Wednesday, February 20, 2002

What Happens to Your Unsecured Debt After You Die?

What Happens to Your Unsecured Debt After You Die?

If you are not financially capable of paying off your unsecured debts prior to your death, the courts take over responsibility for sorting out your affairs. A variety of factors, such as your assets, your state's probate laws and if you share payment responsibility with another individual, contribute to when and how your creditors get paid. In certain situations, however, unsecured creditors do not receive payment at all.

Facts

    Unsecured debts are those that are not tied to your assets -- leaving nothing for a creditor to seize if regular payments should stop. Common examples of unsecured debt include credit card debt, student loans and personal loans. If you stop paying unsecured debt while alive, a creditor can sue you and attempt to secure its debt with a lien against your assets. Once you die, however, your unsecured creditors' collection rights are limited.

Legal Process

    Whether or not you leave behind a will, your assets go into probate when you die. Each creditor will then file a claim against your estate for the outstanding amount you owe.
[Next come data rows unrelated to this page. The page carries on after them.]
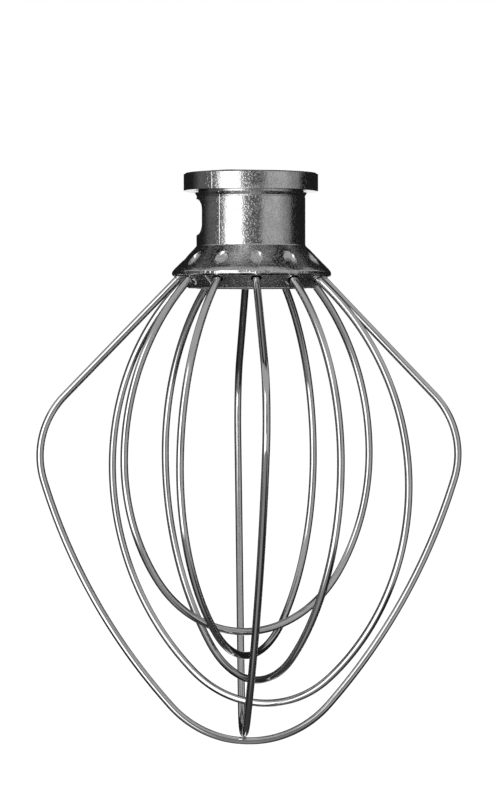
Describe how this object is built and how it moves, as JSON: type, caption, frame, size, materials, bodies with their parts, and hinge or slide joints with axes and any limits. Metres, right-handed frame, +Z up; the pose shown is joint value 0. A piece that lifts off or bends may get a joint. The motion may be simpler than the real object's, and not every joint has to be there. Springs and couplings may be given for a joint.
{
  "type": "stand mixer wire whip",
  "caption": "Wire whip attachment for a stand mixer: a flanged cast hub with a bayonet socket, carrying kite-shaped and round wire loops.",
  "frame": {"origin": "on the drive axis at the hub's top face, where the beater shaft enters; the whip hangs below it", "axes": "+Z up along the drive axis, out of the socket; -X is the side of the bayonet window"},
  "size_m": [0.1146, 0.112, 0.1543],
  "materials": {
    "cast_metal": "satin die casting, lightly burnished, with cast grain",
    "wire": "smooth drawn stainless wire"
  },
  "bodies": {
    "root": {"drive_hub": "cast_metal", "wire_retainer": "cast_metal", "kite_wire_lower": "wire", "kite_wire_upper": "wire", "round_wire_1": "wire", "round_wire_2": "wire", "round_wire_3": "wire", "round_wire_4": "wire"}
  },
  "joints": []
}
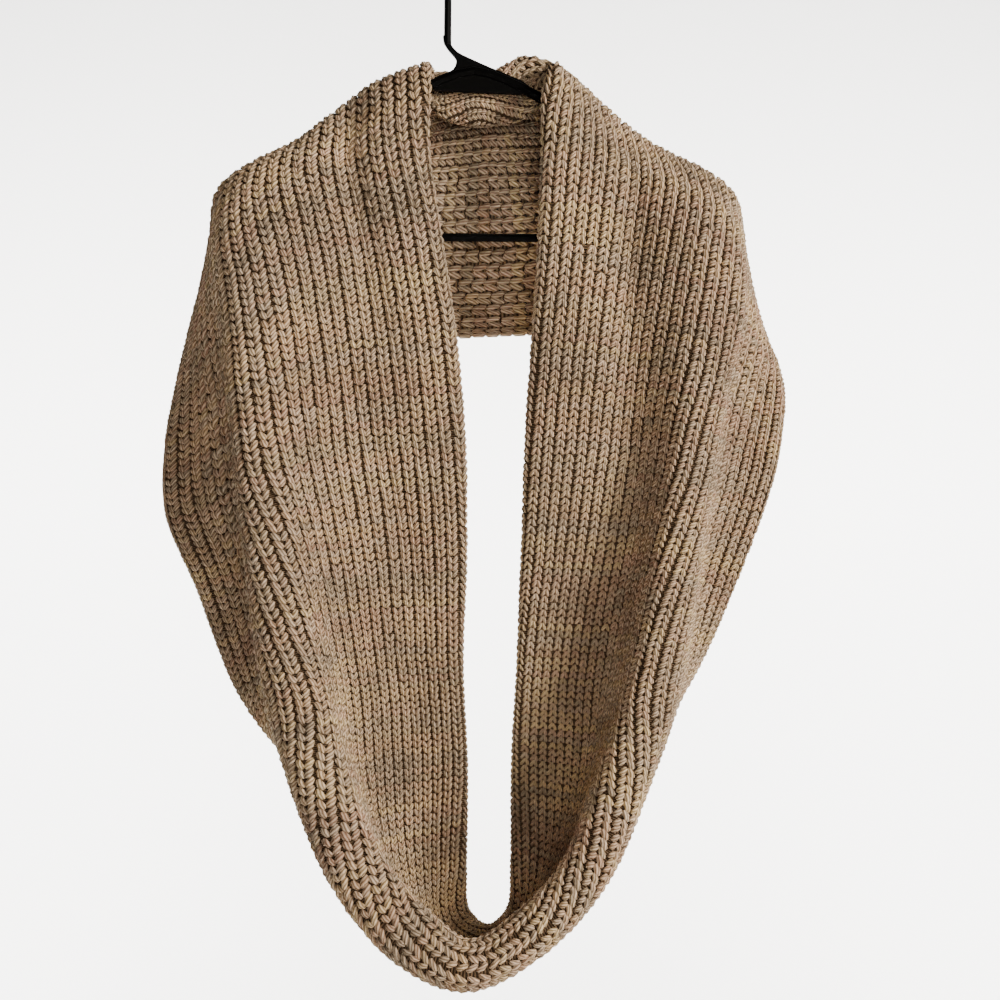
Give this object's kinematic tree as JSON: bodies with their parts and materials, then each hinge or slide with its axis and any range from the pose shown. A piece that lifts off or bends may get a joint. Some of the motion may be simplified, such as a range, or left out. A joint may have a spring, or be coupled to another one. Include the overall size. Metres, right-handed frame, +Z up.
{
  "type": "infinity scarf on a clothes hanger",
  "caption": "Wide closed-loop scarf in chunky rib knit, draped over the shoulders of a moulded hanger with rolled collar and folded lower rim",
  "frame": {"origin": "the point inside the top of the hook where the hook bears on a rail", "axes": "+Z up, +X to the viewer's right seen from the front, +Y away from the viewer; the open front of the scarf faces -Y"},
  "size_m": [0.5204, 0.1266, 0.8667],
  "materials": {
    "knit": "heathered oatmeal wool-blend yarn, matt with a light fuzz",
    "hanger_plastic": "satin black moulded plastic"
  },
  "bodies": {
    "root": {"scarf_left_front": "knit", "scarf_back": "knit", "scarf_right_front": "knit", "scarf_bottom": "knit", "hanger": "hanger_plastic"}
  },
  "joints": []
}
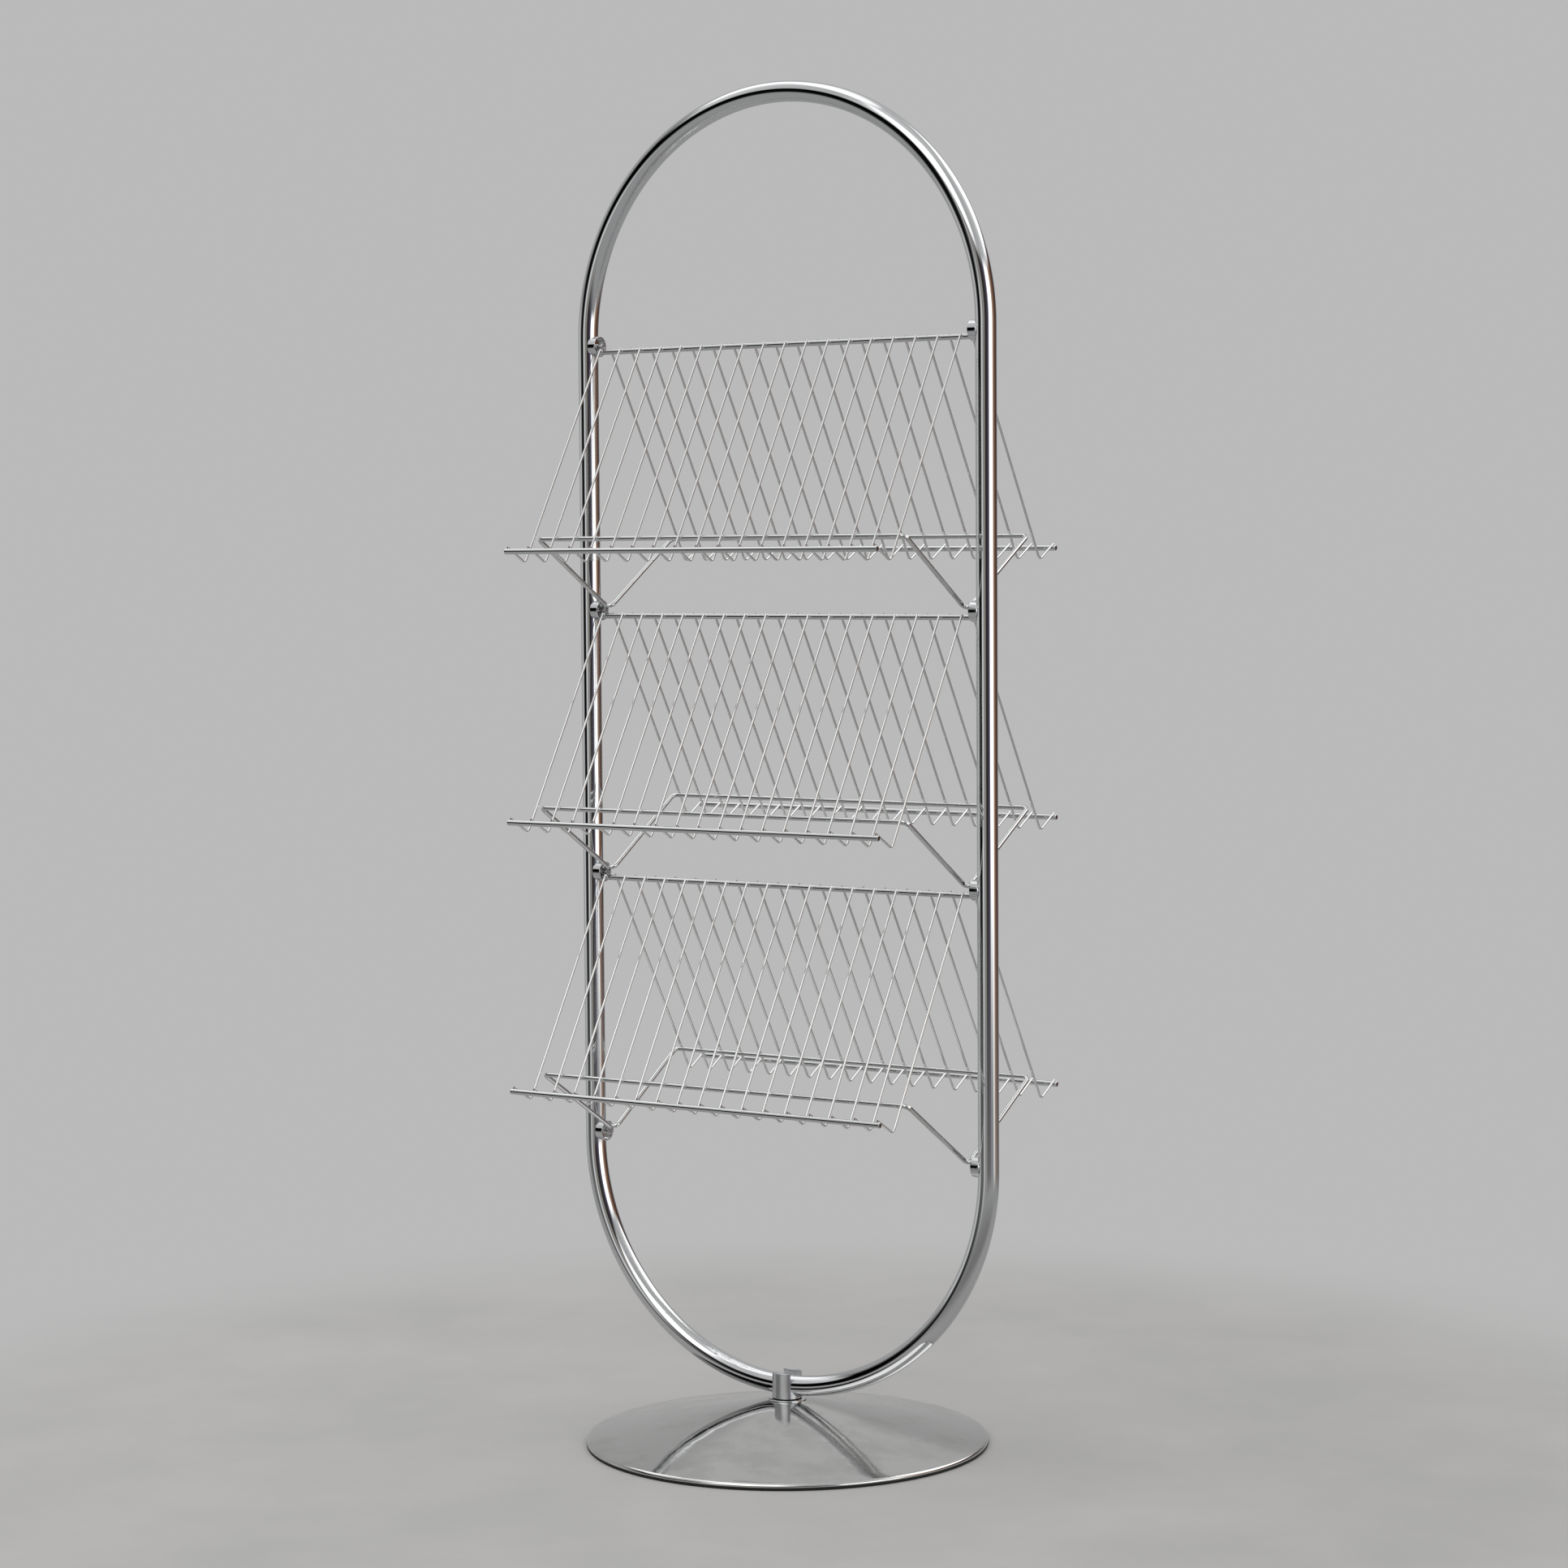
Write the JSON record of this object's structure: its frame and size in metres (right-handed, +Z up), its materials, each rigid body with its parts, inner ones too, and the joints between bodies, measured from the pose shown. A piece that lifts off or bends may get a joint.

Your estate's representative -- either appointed by you in your will or appointed by the court -- will distribute your assets to your creditors until all of your debts are paid. Only once your debts are paid will your beneficiaries receive their inheritance. If your debts exceed your assets, only some of your creditors will get paid.

Time Frame

    Each state's probate process differs, but all states only give creditors a limited amount of time to file claims against your estate. "The New York Times" notes that many creditors use computer programs that regularly scan probate listings for customers' names to file timely probate claims. If an unsecured creditor fails to file a claim against your estate, it will not receive payment.

Considerations

    If you hold any joint accounts, such as joint credit cards, with a loved one, that loved one retains full responsibility for paying off the account balances after your death. This is because, as joint account holders, both of you share the same degree of responsibility for the account -- even if only one of you incurred the debt. Unsecured creditors can pursue the living account holder for payment and thus cannot file a claim with the probate court. In general, however, your family members are not responsible for paying your unsecured debts after you die.

Effects

    Unsecured creditors who do not receive payment after your death -- either due to not filing a prompt claim or your estate not containing enough money to pay off each of your debts -- usually write off the unpaid debts as a loss. The Internal Revenue Service allows businesses to claim uncollectible debts as tax deductions. This lessens the financial loss your creditors suffer from not receiving payment after your death.